3) In 1992, one of the few benefits that I got from working with the Fox News Service is that I could call up and get media credentials for major events, and the Bulls were in the Finals against the Trailblazers. I got Dad a media credential, and a reporter’s notebook and pen. We went all the way up to the top of the old Chicago Stadium, and we would sit there looking almost straight down onto the court and watched as the Bulls beat the Blazers.

On the clinching game, which was in Chicago, we made our way all the way down onto the floor. We were just standing within a few feet of the scorer’s table when all the Bulls were up there dancing. I point this out because when LeBron was saying, “Not four, not five …,” Jordan made a mannerism with his hands where he was doing that and shrugging.

We just loved it, because we were on the floor and we were so close to these guys. We’re both fake reporters, and we’re watching this. Anyways, Sports Illustrated comes out the next week, and as you go in, there was a two-page shot of all the Bulls dancing on the scorer’s table of Chicago Stadium. And there were Dad and I, standing right there on the floor. So Dad got that photo blown up, and it hangs on our wall in our house in Michigan.
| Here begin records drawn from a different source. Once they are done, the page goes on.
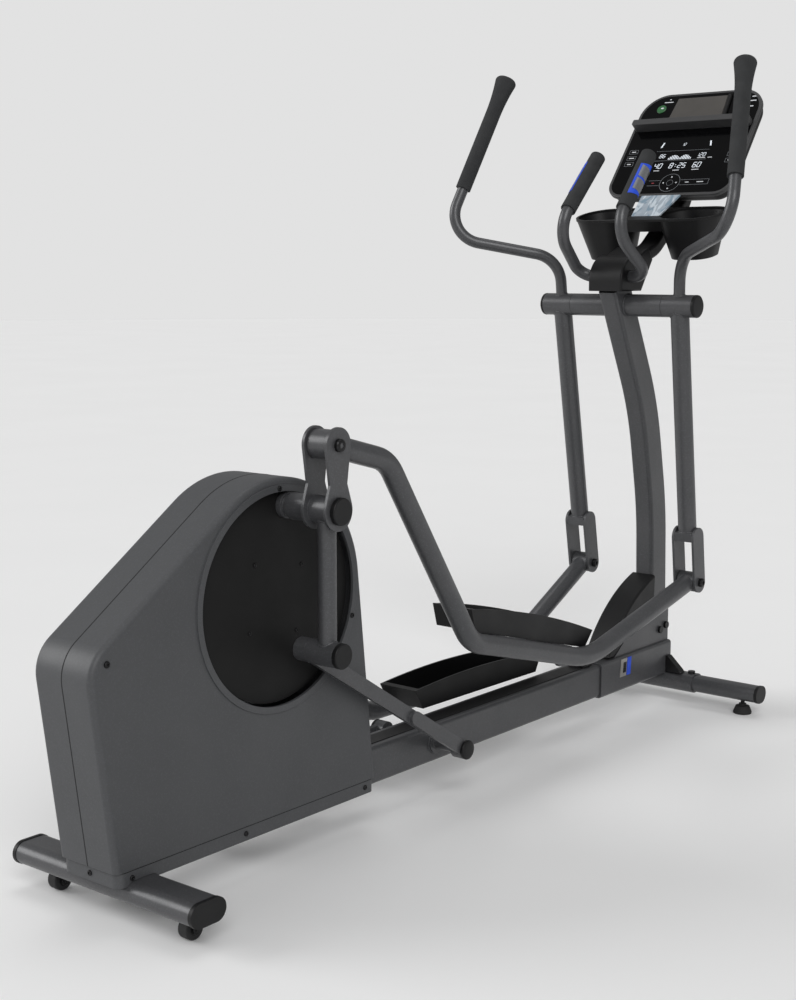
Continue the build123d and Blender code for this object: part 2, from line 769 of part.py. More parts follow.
    handle_route = [
        handle_point(side, lever_x, -20, 0),
        handle_point(side, lever_x + 2, -112, 7),
        handle_point(side, 385, -195, -160),
        handle_point(side, 317, -533, 57),
    ]
    with BuildPart() as handle:
        tube(handle_route, [75, 70], handle_tube)
        tube(handle_route, [75, 70], handle_tube - 2 * tube_wall, mode=Mode.SUBTRACT)
        rod(side * 126, side * 205, hub, hub_tube / 2, Mode.SUBTRACT)
    save(handle, f"handle_{name}")

    grip_end = Vector(*handle_route[3])
    grip_way = (grip_end - Vector(*handle_route[2])).normalized()
    grip_length = 281.0
    grip_plane = Plane(origin=grip_end - grip_way * grip_length, z_dir=grip_way)
    with BuildPart() as grip:
        with BuildSketch(Plane(grip_plane.origin, x_dir=grip_plane.x_dir, z_dir=-grip_plane.y_dir)):
            with BuildLine():
                Polyline((handle_tube / 2, 0), (grip_tube / 2, 0), (grip_tube / 2, 190))
                ThreePointArc((grip_tube / 2, 190), (20.2, 240), (26, 284))
                ThreePointArc((26, 284), (23, 292), (15, 296))
                Polyline((15, 296), (0, 296), (0, grip_length), (handle_tube / 2, grip_length))
                Line((handle_tube / 2, grip_length), (handle_tube / 2, 0))
            make_face()
        revolve(axis=Axis(grip_plane.origin, grip_way))
    save(grip, f"grip_{name}")

# ==== fixed handlebar ====

bar_route = [(0, crank_y + 1236, 1080), (94, crank_y + 1238, 1080), (78, crank_y + 1108, 1190), (70, crank_y + 1264, 1359)]
bar_bends = [38, 62]
with BuildPart() as fixed_handlebar:
    tube(bar_route, bar_bends, bar_tube)
    mirror(about=Plane.YZ)
save(fixed_handlebar, "fixed_handlebar")

neck_cover.part -= fixed_handlebar.part
neck_cover.part -= console_arm.part
save(neck_cover, "neck_cover")

fixed_grip_length = 168.0
fixed_grip_end = Vector(*bar_route[3])
fixed_grip_way = (fixed_grip_end - Vector(*bar_route[2])).normalized()
fixed_grip_start = fixed_grip_end - fixed_grip_way * fixed_grip_length
with BuildPart() as fixed_grips:
    with BuildSketch(Plane(origin=fixed_grip_start, z_dir=fixed_grip_way)):
        Circle(grip_tube / 2)
        Circle(bar_tube / 2, mode=Mode.SUBTRACT)
    extrude(amount=fixed_grip_length)
    with BuildSketch(Plane(origin=fixed_grip_end, z_dir=fixed_grip_way)):
        Circle(grip_tube / 2)
    extrude(amount=8)
    fillet(fixed_grips.edges().filter_by(GeomType.CIRCLE).sort_by(SortBy.DISTANCE)[-1], 4)
    mirror(about=Plane.YZ)
save(fixed_grips, "fixed_grips")

contact_length = 34.0
outward = Vector(cos(radians(18)), -sin(radians(18)), 0)
outward = (outward - fixed_grip_way * outward.dot(fixed_grip_way)).normalized()
with BuildPart() as pulse_contacts:
    for start in (50, 50 + contact_length + 6):
        contact_origin = fixed_grip_start + fixed_grip_way * start
        with BuildSketch(Plane(origin=contact_origin, x_dir=outward, z_dir=fixed_grip_way)):
            Circle(grip_tube / 2 + 1.2)
            Circle(grip_tube / 2, mode=Mode.SUBTRACT)
            with Locations((grip_tube / 2, 0)):
                Rectangle(20, 27, mode=Mode.INTERSECT)
        extrude(amount=contact_length)
    mirror(about=Plane.YZ)
save(pulse_contacts, "pulse_contacts")

# ==== console ====

console_plane = Plane(
    origin=(0, *console_centre),
    x_dir=(1, 0, 0),
    z_dir=(0, -sin(radians(console_tilt)), cos(radians(console_tilt))),
)


def console_outline(inset):
    """The console's face: large round shoulders at the top, smaller corners at the bottom."""
    with BuildSketch(Plane.XY, mode=Mode.PRIVATE) as outline:
        half = console_half - inset
        top = console_length / 2 - inset
        with BuildLine():
            FilletPolyline(
                (-half, -top),
                (half, -top),
                (half - 3, top),
                (-half + 3, top),
                close=True,
                radius=[46 - inset, 46 - inset, 72 - inset, 72 - inset],
            )
        make_face()
    return outline.sketch


def console_slab(inset, low, high, mode=Mode.ADD):
    placed = console_plane.offset(low) * console_outline(inset)
    extrude(placed, amount=high - low, dir=tuple(console_plane.z_dir), mode=mode)


ledge_place = 54.0  # up the panel from its centre
with BuildPart() as console_back:
    console_slab(7, -console_depth, -bezel_thick - 0.2)
    fillet(console_back.faces().sort_by(Axis((0, 0, 0), tuple(console_plane.z_dir)))[0].edges(), 14)
    console_slab(14, -console_depth + 5, -bezel_thick + 1, Mode.SUBTRACT)
console_back.part -= console_arm.part
save(console_back, "console_back")

with BuildPart() as console_bezel:
    console_slab(0, -bezel_thick, 0)
    fillet(console_bezel.faces().sort_by(Axis((0, 0, 0), tuple(console_plane.z_dir)))[-1].edges(), 3)
    console_slab(8, -2.5, 1, Mode.SUBTRACT)
save(console_bezel, "console_bezel")

with BuildPart() as display_panel:
    console_slab(8.2, -2.4, -0.6)
save(display_panel, "display_panel")

with BuildPart() as tablet_ledge:
    with BuildSketch(console_plane.offset(-0.4)):
        with Locations((0, ledge_place)):
            RectangleRounded(2 * console_half - 24, 17, 4)
    extrude(amount=28)
    with BuildSketch(console_plane.offset(5)):
        with Locations((0, ledge_place + 7)):
            RectangleRounded(2 * console_half - 40, 17, 2)
    extrude(amount=18, mode=Mode.SUBTRACT)
save(tablet_ledge, "tablet_ledge")
save(console_arm, "console_arm")

# ==== accessory tray ====

tray_tilt = 14.0
tray_plane = Plane(
    origin=(0, crank_y + 1402, 1226),
    x_dir=(1, 0, 0),
    z_dir=(0, -sin(radians(tray_tilt)), cos(radians(tray_tilt))),
)
bin_x = 116.0
bin_depth = 98.0
with BuildPart() as accessory_tray:
    for inset, top in ((0, 0), (4, 4)):
        for side in (-1, 1):
            with BuildSketch(tray_plane):
                with Locations((side * bin_x, 0)):
                    RectangleRounded(166 - 2 * inset, 132 - 2 * inset, 60 - inset)
            with BuildSketch(tray_plane.offset(-bin_depth + top)):
                with Locations((side * (bin_x - 2), -6)):
                    RectangleRounded(112 - 2 * inset, 88 - 2 * inset, 40 - inset)
            loft(mode=Mode.SUBTRACT if inset else Mode.ADD)
        if not inset:
            with BuildSketch(tray_plane):
                RectangleRounded(120, 112, 8)
            with BuildSketch(tray_plane.offset(-30)):
                RectangleRounded(120, 80, 8)
            loft()
    with BuildSketch(tray_plane):
        RectangleRounded(2 * bin_x + 172, 138, 66)
        for side in (-1, 1):
            with Locations((side * bin_x, 0)):
                RectangleRounded(158, 124, 56, mode=Mode.SUBTRACT)
    extrude(amount=6)
save(accessory_tray, "accessory_tray")

panel_tilt = 35.0
panel_plane = Plane(
    origin=(0, crank_y + 1400, 1238.5),
    x_dir=(1, 0, 0),
    z_dir=(0, -sin(radians(panel_tilt)), cos(radians(panel_tilt))),
)
with BuildPart() as tray_panel:
    with BuildSketch(panel_plane):
        with BuildLine():
            Polyline((-34, -56), (34, -56), (54, 62), (-54, 62), close=True)
        make_face()
    extrude(amount=4)
save(tray_panel, "tray_panel")
accessory_tray.part -= tray_panel.part
save(accessory_tray, "accessory_tray")
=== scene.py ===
import json
import math

import bmesh
import bpy
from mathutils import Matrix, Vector


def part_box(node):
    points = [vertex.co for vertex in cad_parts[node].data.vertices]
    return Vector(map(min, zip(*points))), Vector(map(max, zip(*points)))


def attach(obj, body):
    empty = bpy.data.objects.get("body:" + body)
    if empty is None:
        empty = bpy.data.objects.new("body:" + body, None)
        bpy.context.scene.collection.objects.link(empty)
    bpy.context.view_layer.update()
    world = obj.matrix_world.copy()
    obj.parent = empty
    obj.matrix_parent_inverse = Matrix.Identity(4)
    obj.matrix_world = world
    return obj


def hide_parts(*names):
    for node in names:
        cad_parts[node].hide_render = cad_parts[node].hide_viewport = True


# Looks for a rear-drive elliptical trainer. Metres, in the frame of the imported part: +Z up, +Y the way the user
# faces, +X the user's right. Sizes written in millimetres are turned to metres by MM.

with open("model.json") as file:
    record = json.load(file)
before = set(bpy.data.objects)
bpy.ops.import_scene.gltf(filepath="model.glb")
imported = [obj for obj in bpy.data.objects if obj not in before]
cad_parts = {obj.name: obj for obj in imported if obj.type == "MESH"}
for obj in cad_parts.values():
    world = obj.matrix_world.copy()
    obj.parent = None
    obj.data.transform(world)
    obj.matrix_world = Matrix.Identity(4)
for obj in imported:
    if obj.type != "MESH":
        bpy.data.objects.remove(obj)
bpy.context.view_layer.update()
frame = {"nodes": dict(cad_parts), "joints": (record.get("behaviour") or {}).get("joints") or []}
nodes = frame["nodes"]
joints = {joint["name"]: joint for joint in frame["joints"]}
MM = 0.001
ACROSS = Vector((1, 0, 0))
FORWARD = Vector((0, 1, 0))
UP = Vector((0, 0, 1))
SIDES = (("right", 1), ("left", -1))
LEVER_X = joints["pedal_lever_swing_right"]["pos_m"][0] / MM  # the middle of a pedal lever
PLATE_REACH = 29.5  # from there to the outside of the plates that flank it
SLEEVE_REACH = 22.5  # and to the middle of its washers
ARM_FACE_X = 118.0  # the outside of a control arm at its rail stud
HUB_END_X = 205.0  # the outer end of a swing arm's hub
PALM_ANGLE = 18.0  # degrees that the pulse contacts face rearward of straight out
CONSOLE_FACING = Vector((0, -0.8, 0.6))


# ==== materials ====


def linear(hex_colour):
    """An sRGB hex colour as linear red, green, blue and alpha."""
    channels = [int(hex_colour[place : place + 2], 16) / 255 for place in (1, 3, 5)]
    return [c / 12.92 if c <= 0.04045 else ((c + 0.055) / 1.055) ** 2.4 for c in channels] + [1]


def add(tree, kind, settings=None, links=None):
    """One node, with its settings as input values or attributes, and its links from other sockets."""
    node = tree.nodes.new(kind)
    for name, value in (settings or {}).items():
        if isinstance(name, str) and hasattr(node, name):
            setattr(node, name, value)
        else:
            node.inputs[name].default_value = value
    for name, socket in (links or {}).items():
        tree.links.new(socket, node.inputs[name])
    return node


def per_metre(size):
    """The scale of a pattern whose features are size millimetres across."""
    return 1 / (size * MM)


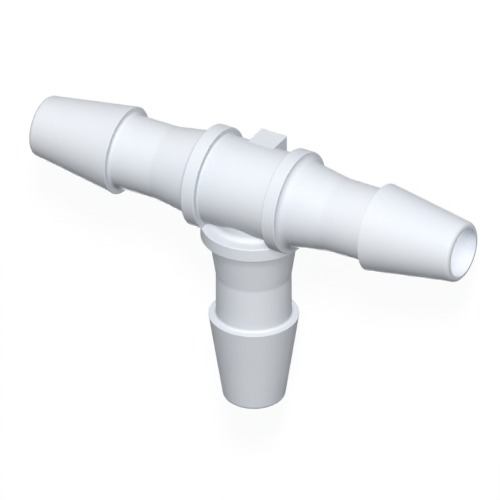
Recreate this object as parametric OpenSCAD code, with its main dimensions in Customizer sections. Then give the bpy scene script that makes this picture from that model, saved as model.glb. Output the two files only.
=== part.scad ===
// Hose barb tee, moulded in one piece: three tapered barbs on a short body with three collars.
// The run lies along X, the branch points to -Y, and both axes cross at the origin.
// The tee lies on the lowest lines of its collars, so Z points up through its front.

/* [Barbs] */
// Outer diameter of a straight neck, which the hose grips
neck_d = 12.5; // [11.5:0.1:13.2]
// Outer diameter of a barb at its shoulder
barb_d = 15; // [14.4:0.1:16.5]
// Diameter of a barb's cone where it meets the tip face, before the tip is rounded
tip_d = 10.2; // [9.8:0.1:11.6]
// Length of a barb, from its shoulder to its tip
barb_l = 15.9; // [12:0.1:19]
// Rounding of the outer edge of a tip
tip_round = 0.8; // [0.2:0.05:1]
// Rounding of the edge of a shoulder
shoulder_round = 0.1; // [0.05:0.01:0.3]
// Radius of the fillet between a shoulder and its neck
shoulder_fillet = 0.45; // [0.1:0.05:0.6]
// Length of the straight neck behind each barb
neck_l = 7.8; // [4:0.1:10]

/* [Run] */
// Length of the run, from tip to tip
run_l = 79.7; // [74:0.1:100]

/* [Branch] */
// Distance from the axis of the run to the tip of the branch
branch_reach = 39.9; // [37:0.1:50]

/* [Bores] */
// Diameter of the run's bore
run_bore_d = 8.4; // [6:0.1:9]
// Diameter of the branch's bore
branch_bore_d = 8.4; // [6:0.1:9]

/* [Body] */
// Outer diameter of the body between the two collars of the run
body_d = 15.2; // [14.5:0.1:16.4]
// Outer diameter of the short hub that joins the body to the branch's collar
hub_d = 12.5; // [11.5:0.1:13.5]
// Radius of the fillet between a collar of the run and the body
body_fillet = 0.25; // [0.1:0.05:0.4]
// Radius of the fillet between the hub and the branch's collar
hub_fillet = 0.9; // [0.2:0.1:1.2]

/* [Collars] */
// Outer diameter of the collars
collar_d = 17.5; // [16.9:0.1:20]
// Thickness of a collar along its axis
collar_t = 2.45; // [1.5:0.05:3]
// Distance between the facing sides of the run's two collars
run_collar_gap = 12.8; // [12.6:0.1:16]
// Distance from the axis of the run to the near side of the branch's collar
branch_collar_at = 6.4; // [6:0.1:8]
// Rounding of the outer edges of a collar
collar_round = 0.2; // [0.1:0.05:0.6]

/* [Flares] */
// Diameter of a flare where its cone meets the far side of the collar
flare_d = 14.8; // [13.8:0.1:15.8]
// Radius of the fillet between a flare and its collar
flare_fillet = 1.2; // [0.3:0.1:1.5]
// Radius of the blend between a flare and its neck
neck_blend = 3; // [1:0.5:12]

/* [Tab] */
// Width of the tab along the run
tab_w = 4.8; // [3:0.1:8]
// Distance from the axis of the run to the tab's flat top, away from the branch
tab_top = 7.25; // [6.5:0.05:9]
// Distance from the axis of the run to the tab's flat back
tab_back = 7.1; // [5.5:0.1:7.7]
// Rounding of the tab's edges
tab_round = 0.2; // [0.1:0.05:0.6]

/* [Hidden] */
$fn = 128;
plastic = [0.93, 0.94, 0.96];
// Largest turn between two points of an arc, in degrees
arc_step = 15;
// How far a cut runs past the face that it opens
cut_past = 1;
run_collar_at = run_collar_gap / 2;
run_reach = run_l / 2;

// Points along an arc about a centre, from one angle to the other
function arc(centre, radius, from, to) =
    let (steps = max(2, ceil(abs(to - from) / arc_step)))
    [for (i = [0 : steps])
        let (a = from + (to - from) * i / steps)
        centre + radius * [cos(a), sin(a)]];

// Concave corner between the core that an arm starts from and the near side of its collar
function core_corner(core_r, fillet, collar_at) =
    arc([core_r + fillet, collar_at - fillet], fillet, 180, 90);

// The collar's two rounded outer edges
function collar_edges(collar_at) =
    let (r = collar_d / 2 - collar_round)
    concat(
        arc([r, collar_at + collar_round], collar_round, -90, 0),
        arc([r, collar_at + collar_t - collar_round], collar_round, 0, 90));

// Slope of a flare between the far side of its collar and its neck, in degrees
function flare_angle(flare_l) = atan((flare_d - neck_d) / 2 / flare_l);

// Concave corner between the far side of the collar and the flare, no wider than that side
function flare_corner(far_side, slope) =
    let (per_radius = 1 / cos(slope) - tan(slope),
         room = collar_d / 2 - collar_round - flare_d / 2,
         fillet = min(flare_fillet, room / per_radius))
    arc([flare_d / 2 + fillet * per_radius, far_side + fillet], fillet, -90, slope - 180);

// Blend from the flare into the straight neck, tangent to both
function neck_corner(flare_end, slope) =
    let (start = flare_end + neck_blend * tan(slope / 2))
    arc([neck_d / 2 + neck_blend, start], neck_blend, 180 + slope, 180);

// Concave corner between the neck and the shoulder of its barb
function shoulder_corner(shoulder_at) =
    arc([neck_d / 2 + shoulder_fillet, shoulder_at - shoulder_fillet], shoulder_fillet, 180, 90);

// Barb from its flat shoulder along its cone to its rounded tip
function barb(shoulder_at) =
    let (slope = atan((barb_d - tip_d) / 2 / barb_l),
         tip_at = shoulder_at + barb_l,
         edge_r = barb_d / 2 - shoulder_round * tan(slope) - shoulder_round / cos(slope),
         tip_r = tip_d / 2 + tip_round * tan(slope) - tip_round / cos(slope))
    concat(
        arc([edge_r, shoulder_at + shoulder_round], shoulder_round, -90, slope),
        arc([tip_r, tip_at - tip_round], tip_round, slope, 90));

// Outline of one arm as [radius, distance from the crossing of the axes]
function arm(core_r, fillet, collar_at, reach) =
    let (far_side = collar_at + collar_t,
         shoulder_at = reach - barb_l,
         flare_end = shoulder_at - neck_l,
         slope = flare_angle(flare_end - far_side))
    concat(
        [[core_r, 0]],
        core_corner(core_r, fillet, collar_at),
        collar_edges(collar_at),
        flare_corner(far_side, slope),
        neck_corner(flare_end, slope),
        shoulder_corner(shoulder_at),
        barb(shoulder_at),
        [[0, reach]]);

module arm_solid(core_r, fillet, collar_at, reach) {
    rotate_extrude()
        polygon(concat([[0, 0]], arm(core_r, fillet, collar_at, reach)));
}

// Both arms of the run, as one solid of revolution about X
module run() {
    half = arm(body_d / 2, body_fillet, run_collar_at, run_reach);
    other = [for (i = [len(half) - 1 : -1 : 1]) [half[i].x, -half[i].y]];
    rotate([0, 90, 0])
        rotate_extrude()
            polygon(concat(other, [for (i = [1 : len(half) - 1]) half[i]]));
}

// The branch's arm, with the hub that carries it, about -Y
module branch() {
    rotate([90, 0, 0])
        arm_solid(hub_d / 2, hub_fillet, branch_collar_at, branch_reach);
}

// Square with its two far corners rounded, from a base line at y = 0 up to y = h
module rounded_end(w, h) {
    r = min(tab_round, w / 2 - 0.1);
    polygon(concat(
        [[-w / 2, 0], [w / 2, 0]],
        arc([w / 2 - r, h - r], r, 0, 90),
        arc([r - w / 2, h - r], r, 90, 180)));
}

// Section of the tab across the run: flat top, flat back and a rounded corner between them
module tab_section() {
    polygon(concat(
        [[0, 0], [tab_top, 0]],
        arc([tab_top - tab_round, tab_back - tab_round], tab_round, 0, 90),
        [[0, tab_back]]));
}

// Tab on the body's back, on the side away from the branch
module tab() {
    intersection() {
        rotate([-90, 0, 90])
            linear_extrude(tab_w, center = true)
                tab_section();
        translate([0, 0, -tab_back])
            linear_extrude(tab_back)
                rounded_end(tab_w, tab_top);
        rotate([-90, 0, 0])
            linear_extrude(tab_top)
                rounded_end(tab_w, tab_back);
    }
}

module bores() {
    rotate([0, 90, 0])
        cylinder(d = run_bore_d, h = run_l + 2 * cut_past, center = true);
    rotate([90, 0, 0])
        cylinder(d = branch_bore_d, h = branch_reach + cut_past);
}

module tee() {
    color(plastic)
        difference() {
            union() {
                run();
                branch();
                tab();
            }
            bores();
        }
}

tee();
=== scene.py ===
# Hose barb tee: the camera, the studio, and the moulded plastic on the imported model.
import math
import bpy
from mathutils import Matrix, Vector


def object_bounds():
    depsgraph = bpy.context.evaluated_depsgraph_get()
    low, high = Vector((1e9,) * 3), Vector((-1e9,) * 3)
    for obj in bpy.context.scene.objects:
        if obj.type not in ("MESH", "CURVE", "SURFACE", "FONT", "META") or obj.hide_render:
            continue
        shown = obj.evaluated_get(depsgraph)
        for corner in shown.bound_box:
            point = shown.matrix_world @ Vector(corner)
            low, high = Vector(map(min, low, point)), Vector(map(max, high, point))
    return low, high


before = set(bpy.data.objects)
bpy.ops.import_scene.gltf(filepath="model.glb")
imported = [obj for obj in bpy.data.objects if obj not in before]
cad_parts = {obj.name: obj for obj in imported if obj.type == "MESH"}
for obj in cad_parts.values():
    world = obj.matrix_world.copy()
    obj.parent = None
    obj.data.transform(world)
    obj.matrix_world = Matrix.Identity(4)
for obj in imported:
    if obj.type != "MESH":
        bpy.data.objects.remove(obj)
cad_low, cad_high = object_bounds()

# The photo's view has no perspective. It sees the tee upright, with the branch hanging down,
# from this far to the right of the tee's front and this far above the level of the run.
VIEW_TURN = math.radians(30.0)
VIEW_RISE = math.radians(32.3)
# Roll of the camera about its line of sight. Above zero, its right side is the higher one.
VIEW_ROLL = math.radians(-0.25)
# Where the crossing of the two axes lies in the photo, in pixels, and the real size of a pixel
CROSSING_PX = (252.8, 188.4)
FRAME_CENTRE_PX = 249.5
FRAME_PX = 500
PIXEL = 0.1645e-3
# The camera's distance from the tee, and the nearest and farthest that it sees, in metres
CAMERA_DISTANCE = 0.5
CAMERA_NEAR = 0.01
CAMERA_FAR = 10


def lying(upright):
    """Turns a direction of the upright tee in the photo into the frame where it lies on its back."""
    x, y, z = upright
    return Vector((x, z, -y))


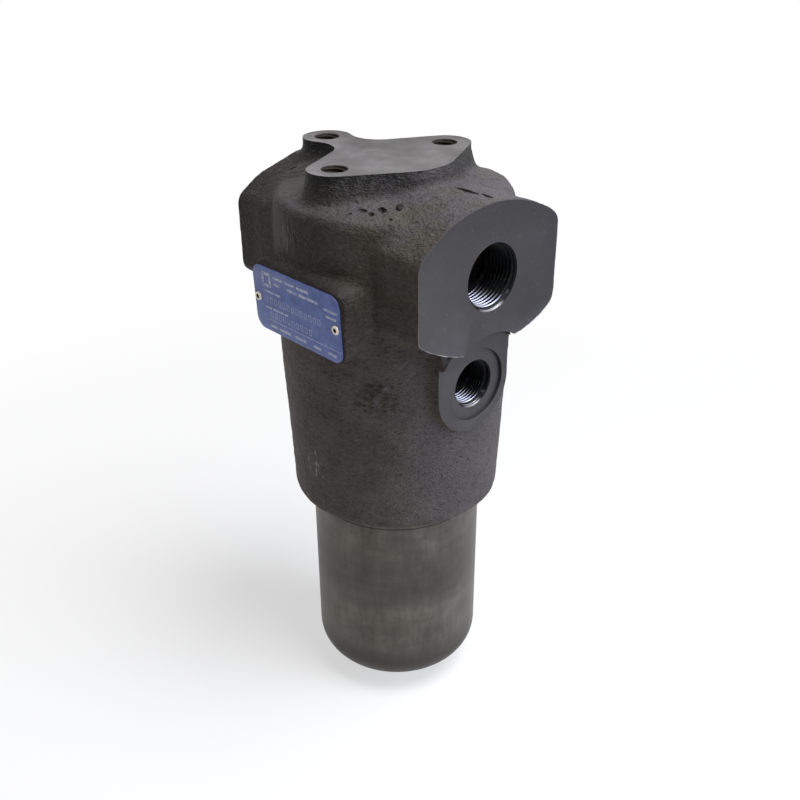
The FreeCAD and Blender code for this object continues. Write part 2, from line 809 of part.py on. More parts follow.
def make_bowl_seals():
    """The pressure side is above: the O-ring lies on top of its backup ring."""
    backup = new_body("bowl_backup_ring")
    low = groove_bottom + S.ring_clearance
    outer = neck_radius - S.ring_clearance / 3
    turned(backup, "backup_turning", ring_outline(seal_inner, outer, low, low + S.backup_ring_height))
    middle = low + S.backup_ring_height + S.ring_clearance + S.bowl_ring_section / 2
    seal_ring("bowl_o_ring", middle, seal_inner, S.bowl_ring_section)


def make_carrier():
    """Turned carrier in the head's partition: element spigot below, bypass seat and stem above."""
    body = new_body("valve_carrier")
    outer = S.outlet_radius - S.carrier_clearance
    ring_low = chamber_top + S.flange_height / 4
    clip_radius = S.stem_radius - S.circlip_depth
    turned(body, "carrier_turning", [
        (S.stem_bore, flange_bottom - S.spigot_length),
        (S.stem_radius - S.edge_chamfer, flange_bottom - S.spigot_length),
        (S.stem_radius, flange_bottom - S.spigot_length + S.edge_chamfer),
        (S.stem_radius, flange_bottom),
        (S.flange_radius, flange_bottom),
        (S.flange_radius, chamber_top),
        (outer, chamber_top),
        (outer, ring_low),
        (outer - S.carrier_groove_depth, ring_low),
        (outer - S.carrier_groove_depth, ring_low + S.carrier_groove_height),
        (outer, ring_low + S.carrier_groove_height),
        (outer, seat_top),
        (S.stem_radius, seat_top),
        (S.stem_radius, circlip_bottom),
        (clip_radius, circlip_bottom),
        (clip_radius, circlip_bottom + S.circlip_height),
        (S.stem_radius, circlip_bottom + S.circlip_height),
        (S.stem_radius, stem_top - S.edge_chamfer),
        (S.stem_radius - S.edge_chamfer, stem_top),
        (S.stem_bore, stem_top),
    ])
    hole = solid(
        body, "SubtractiveCylinder", "bypass_hole", (S.bypass_hole_circle, 0, flange_bottom),
        Radius=S.bypass_hole_radius, Height=seat_top - flange_bottom)
    doc.recompute()
    repeated(body, "bypass_holes", hole, S.bypass_hole_count)
    seal_ring(
        "carrier_o_ring", ring_low + S.carrier_groove_height / 2,
        outer - S.carrier_groove_depth + S.carrier_clearance, S.carrier_ring_section)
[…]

4) Finally, that column that I wrote in the Chicago Tribune was all about my Dad. It was about Michael Jordan, first and foremost contemplating coming out of retirement, and a lot of people saying not to do it and tamper with our memories of his greatness. I called my Dad, who had been sort of forced into retirement the year before, and said, “Do you ever think about making a comeback like Michael Jordan does?”

“Every day,” he said.

What I did was made parallels between MJ’s situation, and the situation that so many of us are going to face when people say that we can’t do this any longer, and how we want to come back and prove them wrong. In some ways, without my Dad, I never would be sitting here today. Because, if I hadn’t written that column, I would have never gotten that call from Jim Cohen, and we never would have started PTI.